Das Chaos bei Grippeimpfstoffen im vergangenen Jahr hat bei der Koalition Spuren hinterlassen. Ausschreibungsgewinner Novartis konnte seine Rabattvereinbarungen wegen Lieferengpässen nicht bedienen. Während Ärzte und Apotheker eine Abschaffung der Ausschreibungen in diesem sensiblen Bereich fordern, wollen Union und FDP in den Verträgen festschreiben lassen, dass „Vereinbarungen zur Sicherstellung einer rechtzeitigen und bedarfsgerechten Versorgung der Versicherten“ abgeschlossen werden.
Die Versorgung mit Impfstoffen müsse auch dann gewährleistet bleiben, wenn die Vertragspartner nicht lieferfähig seien, heißt es im einem Änderungsantrag der Koalition. Dazu müsse das Sozialgesetzbuch erweitert werden: Wenn die rabattierten Impfstoffe nicht, nicht rechtzeitig oder nicht bedarfsgerecht lieferbar seien, müssen die Krankenkassen demnach ermöglichen, dass andere Impfstoffe verordnet werden können.

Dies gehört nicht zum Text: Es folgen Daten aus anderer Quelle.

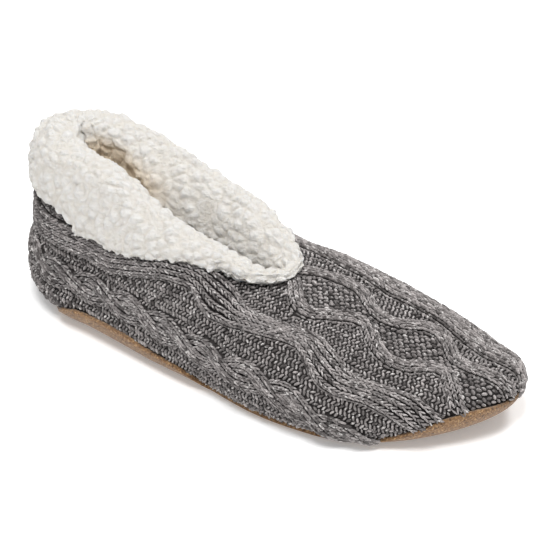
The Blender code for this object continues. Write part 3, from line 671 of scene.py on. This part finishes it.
def grain_shape():
    """One grain of yarn: a small closed ellipsoid along X, and where its corners lie in a texture."""
    bm = bmesh.new()
    layer = bm.loops.layers.uv.new("OFBake")
    bmesh.ops.create_uvsphere(bm, u_segments=6, v_segments=6, radius=0.5, calc_uvs=True)
    bmesh.ops.triangulate(bm, faces=bm.faces)
    corners = np.array([(v.co.z, v.co.x, v.co.y) for v in bm.verts])
    faces = np.array([[loop.vert.index for loop in face.loops] for face in bm.faces])
    uvs = np.array([[loop[layer].uv[:] for loop in face.loops] for face in bm.faces])
    bm.free()
    uvs = (uvs - uvs.min((0, 1))) / (uvs.max((0, 1)) - uvs.min((0, 1)))
    return corners, faces, uvs


def rail(x, across, pitch, start=0.0):
    """Even places along a line on the knit, with its way there."""
    point = on_knit(x, across)[0]
    ways = lengths(point)
    at = np.arange(start * pitch, ways[-1], pitch)
    step = 0.0008
    way = unit(along_line(point, ways, at + step) - along_line(point, ways, at - step))
    return np.interp(at, ways, x), np.interp(at, ways, across), way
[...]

Die Kassen sollen sich beim Hersteller regelmäßig über den Produktionsfortschritt informieren und feste Liefertermine für die Verfügbarkeit in den Apotheken vereinbaren. Zudem soll es einen finanziellen Ausgleich geben, wenn die benötigte Menge nicht geliefert kann und andere Impfstoffe beschafft werden müssen.
Auch die „rechtzeitige Möglichkeit zur Öffnung der Versorgung durch andere Hersteller“ soll sichergestellt werden. Falls der rabattierte Impfstoff nicht rechtzeitig oder nur in zu geringen Mengen lieferbar sein sollte, müssen andere Impfstoffe zu Lasten der Kassen verordnungsfähig sein. In den derzeitigen Rabattverträgen verpflichten sich die Hersteller zwar auch zur Lieferfähigkeit. Bei Ausfällen greifen jedoch nur Sonderkündigungsrechte oder Vertragsstrafen.
Die Änderung gilt für alle Rabattverträge über Schutzimpfungen. Mit den neuen Vereinbarungen soll jedoch insbesondere die Situation bei Grippeimpfstoffen entschärft werden. Laut Fritz Becker, Vorsitzender des Deutschen Apothekerverbandes, sind derzeit auch FSME-Impfstoffe in Baden-Württemberg und Bayern nicht lieferbar.
Mit weiteren Änderungsanträgen reagierte die Koalition auch auf vermeintliche Missstände der Vergangenheit: So sollen etwa die Gehälter von Vorstandsmitgliedern im Gesundheitswesen künftig zunächst durch das Bundesgesundheitsministerium (BMG), das Bundesversicherungsamt und die Länder genehmigt werden.
Betroffen davon sind die Vorstände der Krankenkassen, des GKV-Spitzenverbands, der Medizinischen Dienste der Krankenversicherung, des GKV-Spitzenverbands, der Kassenärztlichen Vereinigungen (KVen) und der Kassenärztlichen Bundesvereinigung (KBV) sowie die hauptamtlichen Unparteiischen des Gemeinsamen Bundesausschusses (G-BA). Hintergrund waren Streitigkeiten um das Gehalt von KBV-Chef Dr. Andreas Köhler.Krankenkassen sollen außerdem ihre Mietverträge vor Abschluss vorlegen, wenn die Fläche 7500 Quadratmeter überschreitet und eine Mietdauer von mehr als zehn Jahren vorgesehen ist. Der Bundesrechnungshof hatte bereits 2011 kritisiert, dass die Kassen zu viel, zu teuer und zu lange mieteten.
Schließlich sollen Arzneimittelhersteller künftig melden, auf welche Art und in welcher Höhe sie Ärzte für Anwendungsbeobachtungen entschädigt haben. Dabei soll auch begründet werden, warum der Ausgleich angemessen ist.